Where do we start in yoga?
by Matthew Remski, with Scott Petrie
Before speaking, before time, before individuation – we begin with the ground of embodied perception. Lips wrapped around the nipple, bodies molded to the mother’s side. One continuous flesh with the mother, with the world. The eyes do not sharpen upon objects, and sound is everywhere. We begin with sensations, oceanic, and carry these as implicit memory. We may become distracted from embodiment, but as sure as we read this, it has remained. The light and the marks and the hum of space pre-exist whatever sentences this text will structure.
We recapture this coherence through yogas of sensation and presence: asana and breath.
As consciousness blossoms between 18 and 24 months, sounds become words, sights become objects, and feelings become a body: you are capable of explicit memory – the eye that captures the whole of you against the whole of everything else, taking the picture of the first thing you remember, a crystallization of self. Words become sentences, sentences become propositions. Descriptions, reasons and instructions are added to the ground of perception. The mother’s umbilical connection fades, and the father’s tether of words replaces it. On top of sensation, thought gathers like pixels to be organized into internal pictures that mirror or dispute what now seems outside.

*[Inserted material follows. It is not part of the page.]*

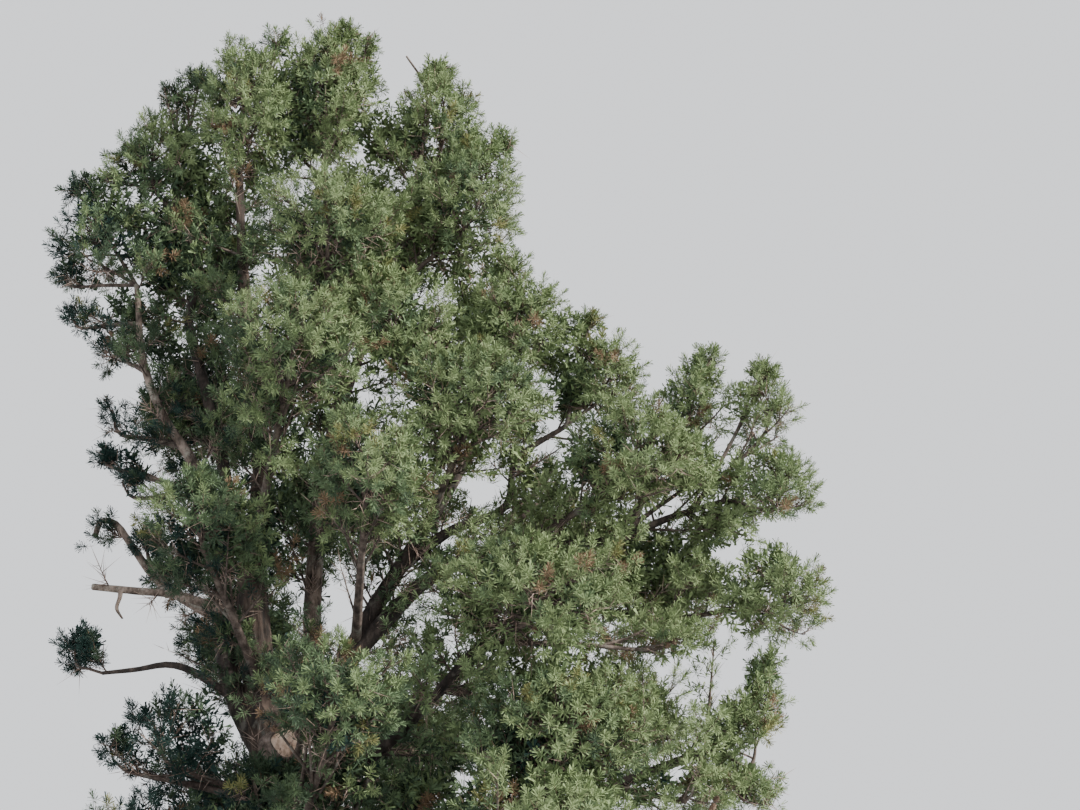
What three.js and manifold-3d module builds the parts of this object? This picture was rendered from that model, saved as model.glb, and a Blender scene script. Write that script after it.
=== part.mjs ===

We begin with sensations, and continue with what we are told. The world is carved by the words of others. The software of language and culture is given and installed. Words become sentences. Sentences become strategies. Strategies become beliefs. The majority of early cognitions are taught. This teaching establishes knowledge as other, from another place, something received.
More than this: teaching is something that protects and explains and makes for survival. From the breast to the word, the given nurturance of mother and father are the root of maintenance, the assumption of safety, the ground of faith.
This is why we quite naturally believe in gods and heroes, or any ordering principle that is given to us whole, before we have the tools to take it apart, examine it, reverse engineer it, or redesign it for another purpose. Mother knows by holding. Father holds by knowing.
Early consciousness, informed by teaching, is theological. After asana, so are our first steps in the study of yoga. It comes through a given language, fully formed. We go for yoga “teachings”, and recapture early memories of being held by simple words that told us we were safe, and that our parents had power and strength to transfer into us.
The Upanishads are exactly this: fathers giving sons perfect theological teachings. “Everything is Brahman.” “You are that very Self.” The son melts into the father’s knowing gaze, and feels eternally held. We remember this. Or we wish we remember this.
The given teachings of yoga are theological. Sometimes they are literally “words (logoein) about god (theos)”. But even when they are not about god, as when Patanjali says that nature exists for the sake of consciousness (YS 2:21), the teaching conveys a theological structure, performing the same functions of simplification and security as anything that is given whole.
Theology confers safety. But time dries the mother’s milk. Time kills the father. Time shows the teacher to be a person, struggling, just like yourself. Time and experience smashes all words. Even words about god.
When you are broken, when you have lost safety, when you are dying to yourself, there is yet an “incredible need to believe” (Kristeva, 2009) that throws you hurtling towards the creation of new meanings. But new meanings require new language. A language that recreates what is given. The words that you once used, the given words, the words about god or reality or how things are, have been taken away. In the emptiness they leave, another seed of yoga swells with life. It is philosophy: “love (philos) of wisdom (sophia).”
Words about god throw us, as they break, into the love of wisdom.
The love of wisdom is not given. It is not testimony. It is not a teaching. It does not say “In the beginning, god created the heavens and the earth.” It rather says: “The first thing I remember was a feeling.” The love of wisdom does not say “Thus I have heard.” It rather asks “What can I know?” The love of wisdom is an activity you surrender to when you realize you have no choice but to become your own mother, your own father.
Where do we start in yoga, as in life? We start with sensory perception, which is never lost, though easily covered over. We continue with theology, which grounds a given safety, but can distract us from perception. The need for this safety is never lost. This need pushes up a flower from the compost of rotting words: love. Love for what happens, love for confusion, love in pain: the love of not knowing. Love feels like a return to perceptual immersion. The mouth stops speaking, filled with the breast of wisdom. The body stops aching, molded to another body, a remembered flesh of coherence. The world enwombs, as it always did.
Matthew Remski is an author, yoga and ayurvedic therapist and educator, and co-founder of Yoga Community Toronto. With Scott Petrie he is co-creator of yoga 2.0, a writing and community-building project.